**GIVEN INSTRUCTION:** Go through the listing and copy every line word for word.

**AVAILABLE DATA:**
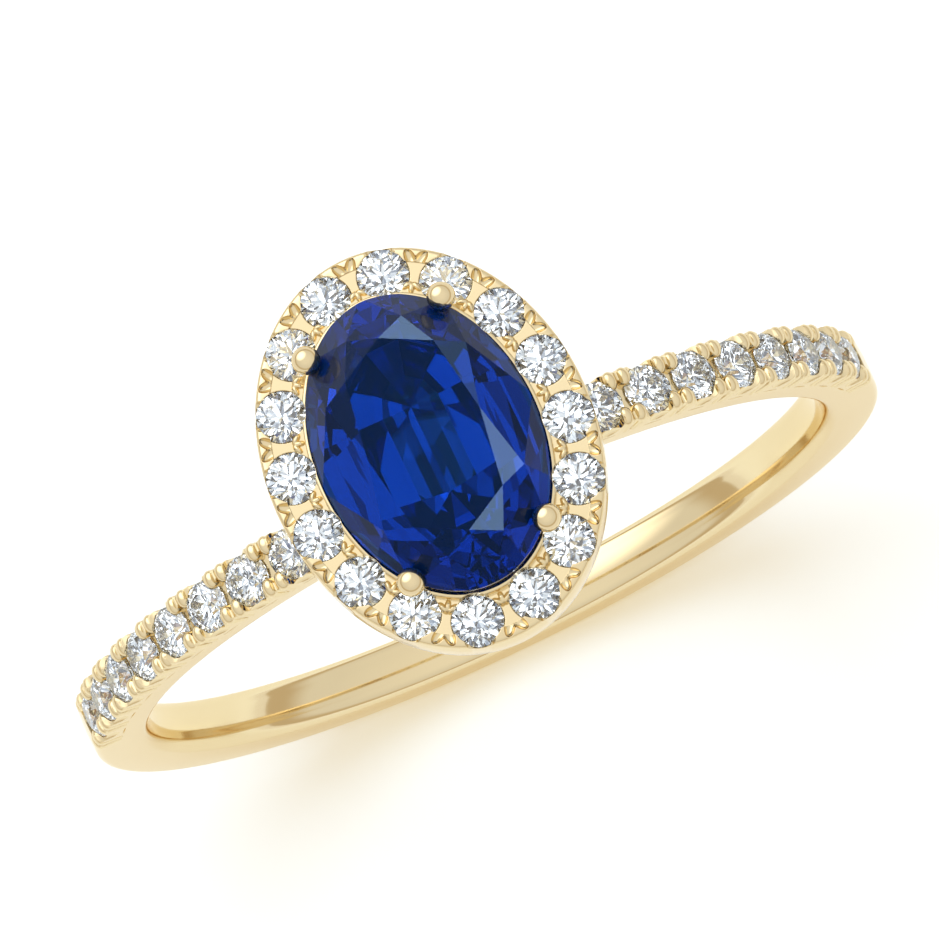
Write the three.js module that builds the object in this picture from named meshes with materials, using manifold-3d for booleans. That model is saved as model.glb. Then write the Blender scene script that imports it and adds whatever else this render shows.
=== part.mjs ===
// Oval sapphire halo engagement ring in yellow gold, with a diamond halo and diamond shoulders.
// Millimetres. The origin is the centre of the finger hole, +Y runs along the finger,
// +Z points up through the head, and X runs across the hand.
import * as THREE from "three";
import { ConvexGeometry } from "three/addons/geometries/ConvexGeometry.js";
import { mergeVertices } from "three/addons/utils/BufferGeometryUtils.js";
import Module from "manifold-3d";

const wasm = await Module();
wasm.setup();

// ---- driving dimensions ----

// Clearance between a stone or wire and the metal that holds it.
const SETTING_CLEARANCE = 0.025;

// Shank: a plain band below, two rows of stones on its shoulders.
const FINGER_BORE_RADIUS = 8.65;
const SHANK_THICKNESS = 1.42;
const SHANK_EDGE = 0.06; // metal on each side of a shoulder stone
const INNER_EDGE_RADIUS = 0.22; // comfort-fit rounding inside
const OUTER_EDGE_RADIUS = 0.16;
const SHANK_SEGMENTS = 80;

// Shoulder stones: round brilliants in a row on each side of the head.
const SHOULDER_STONE_DIAMETER = 1.18;
const SHOULDER_STONE_COUNT = 8;
const SHOULDER_STONE_GAP = 0.138;
const SHOULDER_TABLE_DEPTH = 0; // the stone's table below the plain band's outside
const SHOULDER_START = 0.13; // first stone's centre beyond the side of the halo
const SCALLOP_RADIUS = 0.36; // U-shaped cut in the side wall beside each stone
const SCALLOP_DEPTH = 0.08; // bottom of that cut below the stone's girdle

// Centre stone: an oval mixed cut.
const SAPPHIRE_LENGTH = 7;
const SAPPHIRE_WIDTH = 5;
const SAPPHIRE_CROWN = 0.95;
const SAPPHIRE_GIRDLE = 0.12;
const SAPPHIRE_PAVILION = 2.15;
const HEAD_HEIGHT = 3.5; // centre stone's girdle above the outside of the band

// Halo: round brilliants in an oval frame round the centre stone.
const HALO_STONE_DIAMETER = 1.18;
const HALO_STONE_COUNT = 16;
const HALO_LEAST_GAP = 0.15; // least metal between two halo stones
const HALO_DROP = 0.65; // halo stones' girdles below the centre stone's girdle
const HALO_RIM = 0.01; // metal outside the halo stones
const HALO_UNDERLAP = 0.3; // frame's inner wall inside the centre stone's outline
const HALO_HEIGHT = 0.95;
const FRAME_BEVEL = 0.05;

// Grains: the small beads of metal that are pushed over the stones.
const BEAD_RADIUS = 0.125;
const INNER_BEAD_RADIUS = 0.1;
const BEAD_HEIGHT = 0.17; // bead tops above the floor between the stones
const BEAD_ROOT = 0.14; // how far a bead reaches down into the floor
const BEAD_PITCH = 0.27; // between the two beads of a pair
const BEAD_INSET = 0.13; // bead's centre inside the edge of the metal
const FLOOR_RISE = 0.03; // floor between the stones above their girdles

// Light holes drilled through the metal behind each small stone.
const LIGHT_HOLE_RADIUS = 0.2;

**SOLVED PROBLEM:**
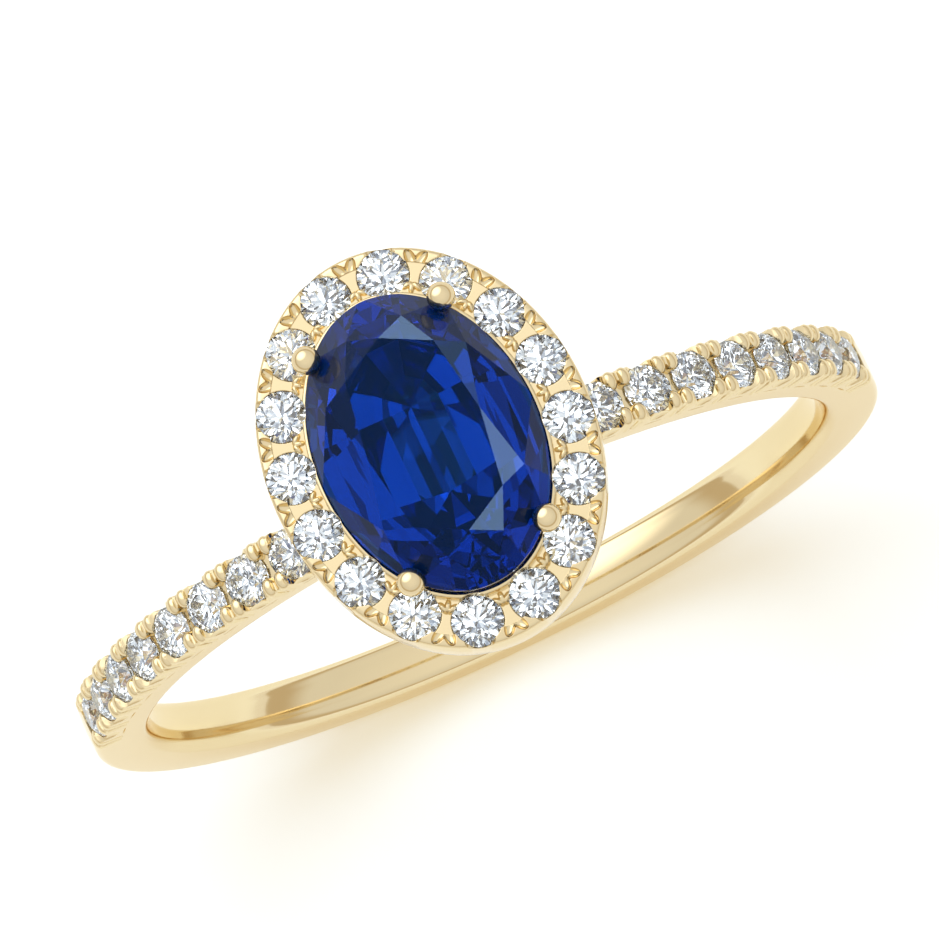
Write the three.js module that builds the object in this picture from named meshes with materials, using manifold-3d for booleans. That model is saved as model.glb. Then write the Blender scene script that imports it and adds whatever else this render shows.
=== part.mjs ===
// Oval sapphire halo engagement ring in yellow gold, with a diamond halo and diamond shoulders.
// Millimetres. The origin is the centre of the finger hole, +Y runs along the finger,
// +Z points up through the head, and X runs across the hand.
import * as THREE from "three";
import { ConvexGeometry } from "three/addons/geometries/ConvexGeometry.js";
import { mergeVertices } from "three/addons/utils/BufferGeometryUtils.js";
import Module from "manifold-3d";

const wasm = await Module();
wasm.setup();

// ---- driving dimensions ----

// Clearance between a stone or wire and the metal that holds it.
const SETTING_CLEARANCE = 0.025;

// Shank: a plain band below, two rows of stones on its shoulders.
const FINGER_BORE_RADIUS = 8.65;
const SHANK_THICKNESS = 1.42;
const SHANK_EDGE = 0.06; // metal on each side of a shoulder stone
const INNER_EDGE_RADIUS = 0.22; // comfort-fit rounding inside
const OUTER_EDGE_RADIUS = 0.16;
const SHANK_SEGMENTS = 80;

// Shoulder stones: round brilliants in a row on each side of the head.
const SHOULDER_STONE_DIAMETER = 1.18;
const SHOULDER_STONE_COUNT = 8;
const SHOULDER_STONE_GAP = 0.138;
const SHOULDER_TABLE_DEPTH = 0; // the stone's table below the plain band's outside
const SHOULDER_START = 0.13; // first stone's centre beyond the side of the halo
const SCALLOP_RADIUS = 0.36; // U-shaped cut in the side wall beside each stone
const SCALLOP_DEPTH = 0.08; // bottom of that cut below the stone's girdle

// Centre stone: an oval mixed cut.
const SAPPHIRE_LENGTH = 7;
const SAPPHIRE_WIDTH = 5;
const SAPPHIRE_CROWN = 0.95;
const SAPPHIRE_GIRDLE = 0.12;
const SAPPHIRE_PAVILION = 2.15;
const HEAD_HEIGHT = 3.5; // centre stone's girdle above the outside of the band

// Halo: round brilliants in an oval frame round the centre stone.
const HALO_STONE_DIAMETER = 1.18;
const HALO_STONE_COUNT = 16;
const HALO_LEAST_GAP = 0.15; // least metal between two halo stones
const HALO_DROP = 0.65; // halo stones' girdles below the centre stone's girdle
const HALO_RIM = 0.01; // metal outside the halo stones
const HALO_UNDERLAP = 0.3; // frame's inner wall inside the centre stone's outline
const HALO_HEIGHT = 0.95;
const FRAME_BEVEL = 0.05;

// Grains: the small beads of metal that are pushed over the stones.
const BEAD_RADIUS = 0.125;
const INNER_BEAD_RADIUS = 0.1;
const BEAD_HEIGHT = 0.17; // bead tops above the floor between the stones
const BEAD_ROOT = 0.14; // how far a bead reaches down into the floor
const BEAD_PITCH = 0.27; // between the two beads of a pair
const BEAD_INSET = 0.13; // bead's centre inside the edge of the metal
const FLOOR_RISE = 0.03; // floor between the stones above their girdles

// Light holes drilled through the metal behind each small stone.
const LIGHT_HOLE_RADIUS = 0.2;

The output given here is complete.